Task prompt »
Which lines contain the word "bodies"? Return each of them as written.

Data shown »
^^^^
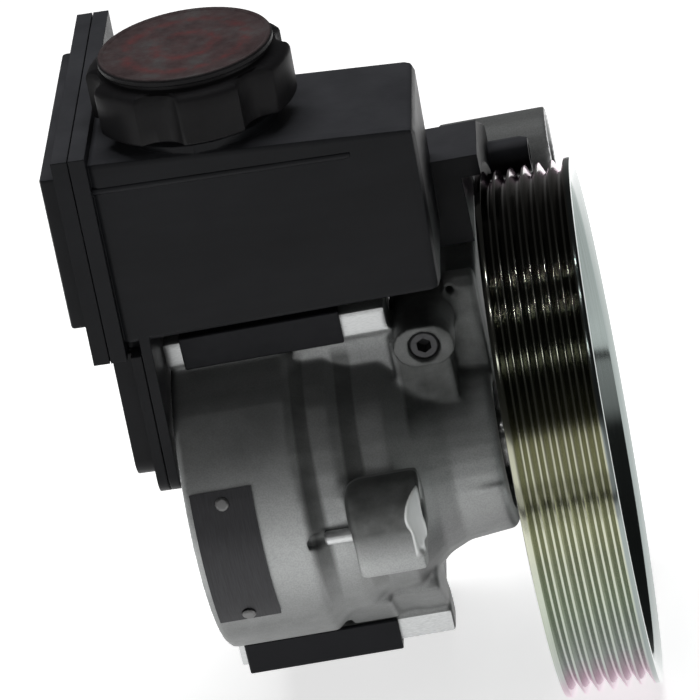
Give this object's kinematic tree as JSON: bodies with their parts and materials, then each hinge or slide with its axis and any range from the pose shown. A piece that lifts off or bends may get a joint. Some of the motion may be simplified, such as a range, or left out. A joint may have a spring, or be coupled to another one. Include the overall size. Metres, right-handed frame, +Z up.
{
  "type": "power steering pump",
  "caption": "Hydraulic vane pump with a ribbed belt pulley, a die-cast housing and a black oil reservoir held on rails by spring clips.",
  "frame": {"origin": "centre of the pump's flat rear face, on the shaft axis", "axes": "+X along the shaft towards the pulley, +Z up through the reservoir's filler cap, -Y towards the nameplate side"},
  "size_m": [0.1265, 0.159, 0.1938],
  "materials": {
    "pump_housing": "as-cast, satin",
    "locating_pin": "ground steel",
    "end_cover": "as-cast, satin",
    "end_cover_o_ring": "moulded rubber",
    "end_cover_retaining_ring": "blackened spring steel",
    "preload_spring": "ground steel",
    "rear_pressure_plate": "ground steel",
    "front_pressure_plate": "ground steel",
    "cam_ring": "ground steel",
    "cartridge_dowel_1": "ground steel",
    "cartridge_dowel_2": "ground steel",
    "shaft_bush": "bronze",
    "shaft_seal": "moulded rubber",
    "bearing_outer_race": "ground steel",
    "bearing_retaining_ring": "blackened spring steel",
    "valve_plug": "ground steel",
    "flow_control_spring": "ground steel",
    "outlet_union": "ground steel",
    "inlet_o_ring": "moulded rubber",
    "suction_strainer": "black glass-filled nylon",
    "reservoir_body": "black glass-filled nylon",
    "reservoir_cover": "black glass-filled nylon",
    "retaining_clip_upper": "blackened spring steel",
    "retaining_clip_lower": "blackened spring steel",
    "nameplate": "blackened spring steel",
    "plate_rivet_1": "ground steel",
    "plate_rivet_2": "ground steel",
    "drive_shaft": "ground steel",
    "rotor": "ground steel",
    "rotor_circlip": "blackened spring steel",
    "bearing_inner_race": "ground steel",
    "pulley_hub": "ground steel",
    "pulley": "zinc-plated, iridescent passivation",
    "pulley_bolt_1": "blackened spring steel",
    "pulley_bolt_2": "blackened spring steel",
    "pulley_bolt_3": "blackened spring steel",
    "bearing_cage": "bronze",
    "bearing_ball_1": "ground steel",
    "bearing_ball_2": "ground steel",
    "bearing_ball_3": "ground steel",
    "bearing_ball_4": "ground steel",
    "bearing_ball_5": "ground steel",
    "bearing_ball_6": "ground steel",
    "bearing_ball_7": "ground steel",
    "flow_control_spool": "ground steel",
    "dipstick": "black glass-filled nylon",
    "cap_seal": "moulded rubber",
    "filler_cap": "black glass-filled nylon",
    "vane_01": "blackened spring steel",
    "vane_02": "blackened spring steel",
    "vane_03": "blackened spring steel",
    "vane_04": "blackened spring steel",
    "vane_05": "blackened spring steel",
    "vane_06": "blackened spring steel",
    "vane_07": "blackened spring steel",
    "vane_08": "blackened spring steel",
    "vane_09": "blackened spring steel",
    "vane_10": "blackened spring steel"
  },
  "bodies": {
    "pump": {"pump_housing": "pump_housing", "locating_pin": "locating_pin", "end_cover": "end_cover", "end_cover_o_ring": "end_cover_o_ring", "end_cover_retaining_ring": "end_cover_retaining_ring", "preload_spring": "preload_spring", "rear_pressure_plate": "rear_pressure_plate", "front_pressure_plate": "front_pressure_plate", "cam_ring": "cam_ring", "cartridge_dowel_1": "cartridge_dowel_1", "cartridge_dowel_2": "cartridge_dowel_2", "shaft_bush": "shaft_bush", "shaft_seal": "shaft_seal", "bearing_outer_race": "bearing_outer_race", "bearing_retaining_ring": "bearing_retaining_ring", "valve_plug": "valve_plug", "flow_control_spring": "flow_control_spring", "outlet_union": "outlet_union", "inlet_o_ring": "inlet_o_ring", "suction_strainer": "suction_strainer", "reservoir_body": "reservoir_body", "reservoir_cover": "reservoir_cover", "retaining_clip_upper": "retaining_clip_upper", "retaining_clip_lower": "retaining_clip_lower", "nameplate": "nameplate", "plate_rivet_1": "plate_rivet_1", "plate_rivet_2": "plate_rivet_2"},
    "shaft": {"drive_shaft": "drive_shaft", "rotor": "rotor", "rotor_circlip": "rotor_circlip", "bearing_inner_race": "bearing_inner_race", "pulley_hub": "pulley_hub", "pulley": "pulley", "pulley_bolt_1": "pulley_bolt_1", "pulley_bolt_2": "pulley_bolt_2", "pulley_bolt_3": "pulley_bolt_3"},
    "ball_cage": {"bearing_cage": "bearing_cage", "bearing_ball_1": "bearing_ball_1", "bearing_ball_2": "bearing_ball_2", "bearing_ball_3": "bearing_ball_3", "bearing_ball_4": "bearing_ball_4", "bearing_ball_5": "bearing_ball_5", "bearing_ball_6": "bearing_ball_6", "bearing_ball_7": "bearing_ball_7"},
    "spool": {"flow_control_spool": "flow_control_spool"},
    "cap_insert": {"dipstick": "dipstick", "cap_seal": "cap_seal"},
    "cap": {"filler_cap": "filler_cap"},
    "vane_01_body": {"vane_01": "vane_01"},
    "vane_02_body": {"vane_02": "vane_02"},
    "vane_03_body": {"vane_03": "vane_03"},
    "vane_04_body": {"vane_04": "vane_04"},
    "vane_05_body": {"vane_05": "vane_05"},
    "vane_06_body": {"vane_06": "vane_06"},
    "vane_07_body": {"vane_07": "vane_07"},
    "vane_08_body": {"vane_08": "vane_08"},
    "vane_09_body": {"vane_09": "vane_09"},
    "vane_10_body": {"vane_10": "vane_10"}
  },
  "joints": [
    {"name": "shaft_spin", "type": "hinge", "parent": "pump", "child": "shaft", "pos_m": [0, 0, 0], "axis": [1, 0, 0], "continuous": true},
    {"name": "cage_spin", "type": "hinge", "parent": "pump", "child": "ball_cage", "pos_m": [0, 0, 0], "axis": [1, 0, 0], "continuous": true},
    {"name": "vane_01_slide", "type": "slide", "parent": "shaft", "child": "vane_01_body", "axis": [0, 1, 0], "range_m": [0, 0.00336]},
    {"name": "vane_02_slide", "type": "slide", "parent": "shaft", "child": "vane_02_body", "axis": [0, 0.809, 0.5878], "range_m": [0, 0.00232]},
    {"name": "vane_03_slide", "type": "slide", "parent": "shaft", "child": "vane_03_body", "axis": [0, 0.309, 0.9511], "range_m": [0, 0.00065]},
    {"name": "vane_04_slide", "type": "slide", "parent": "shaft", "child": "vane_04_body", "axis": [0, -0.309, 0.9511], "range_m": [0, 0.00065]},
    {"name": "vane_05_slide", "type": "slide", "parent": "shaft", "child": "vane_05_body", "axis": [0, -0.809, 0.5878], "range_m": [0, 0.00232]},
    {"name": "vane_06_slide", "type": "slide", "parent": "shaft", "child": "vane_06_body", "axis": [0, -1, 0], "range_m": [0, 0.00336]},
    {"name": "vane_07_slide", "type": "slide", "parent": "shaft", "child": "vane_07_body", "axis": [0, -0.809, -0.5878], "range_m": [0, 0.00232]},
    {"name": "vane_08_slide", "type": "slide", "parent": "shaft", "child": "vane_08_body", "axis": [0, -0.309, -0.9511], "range_m": [0, 0.00065]},
    {"name": "vane_09_slide", "type": "slide", "parent": "shaft", "child": "vane_09_body", "axis": [0, 0.309, -0.9511], "range_m": [0, 0.00065]},
    {"name": "vane_10_slide", "type": "slide", "parent": "shaft", "child": "vane_10_body", "axis": [0, 0.809, -0.5878], "range_m": [0, 0.00232]},
    {"name": "spool_slide", "type": "slide", "parent": "pump", "child": "spool", "axis": [0, -1, 0], "range_m": [0, 0.006], "stiffness_N_per_m": 900, "deforming": ["flow_control_spring"]},
    {"name": "cap_lift", "type": "slide", "parent": "pump", "child": "cap_insert", "axis": [0.0366, 0, 0.9993], "range_m": [0, 0.065]},
    {"name": "cap_turn", "type": "hinge", "parent": "cap_insert", "child": "cap", "pos_m": [0.02228, -0.0049, 0.1165], "axis": [0.0366, 0, 0.9993], "range_deg": [0, 360]}
  ],
  "couplings": [
    {"joint": "cage_spin", "follows": "shaft_spin", "ratio": 0.38}
  ]
}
^^^^
Result for this task »
Give this object's kinematic tree as JSON: bodies with their parts and materials, then each hinge or slide with its axis and any range from the pose shown. A piece that lifts off or bends may get a joint. Some of the motion may be simplified, such as a range, or left out. A joint may have a spring, or be coupled to another one. Include the overall size. Metres, right-handed frame, +Z up.
  "bodies": {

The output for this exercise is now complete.